Trying with other providers, they seem to run into a similar issue. So what i'll do instead is not set the user-agent header when in browser environment, this means no CORS preflight has to be done, or at least it won't trip CORS off.

For the record this is an issue with the identity provider's invalid CORS configuration, not the library. It is absolutely okay to set a custom user-agent.

You need to use it right first, the Issuer Identifier URL instance you pass in must be new URL('https://gitlab.com'), not including the well known components.

Oh yes, you're right!

I think the reason that it's not working in firefox, but in chromium, might be that settings the user agent is not possible in chromium? At least I read this in various sources and found an open bug for it:

https://bugs.chromium.org/p/chromium/issues/detail?id=571722

Additionally when looking at my network tab, the user agent is not set to oauth4webapi/v1.0.3, but to the default value.
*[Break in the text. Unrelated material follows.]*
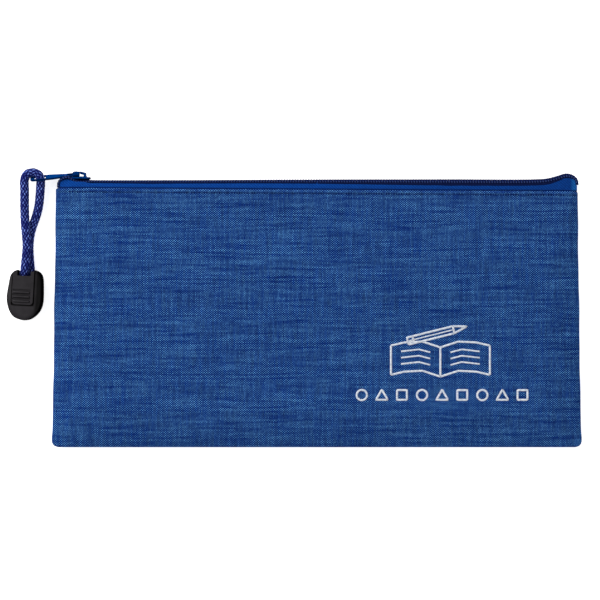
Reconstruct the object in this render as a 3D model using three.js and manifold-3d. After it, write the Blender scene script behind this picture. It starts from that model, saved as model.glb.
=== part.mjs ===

The SO answer https://stackoverflow.com/a/42815264/10764260 provided that link and also said that a custom user-agent used to be not allowed. So that might be a possible explanation why GitLab (and others) forbid it?

Again, I have very little experience with web stuff. So I'm just guessing here.

Edit: Why do you set user-agent in the first place? Does it have any use?

https://github.com/panva/oauth4webapi/releases/tag/v1.0.4

I can confirm that your commit fixed the issue in firefox and chromium. Thanks for your quick help!

Why do you setting user-agent in the first place?

Because we technically should be able to do so and the default fetch user-agent strings on non-browser runtimes (e.g. workers, deno, ...) are even more useless than the browser ones.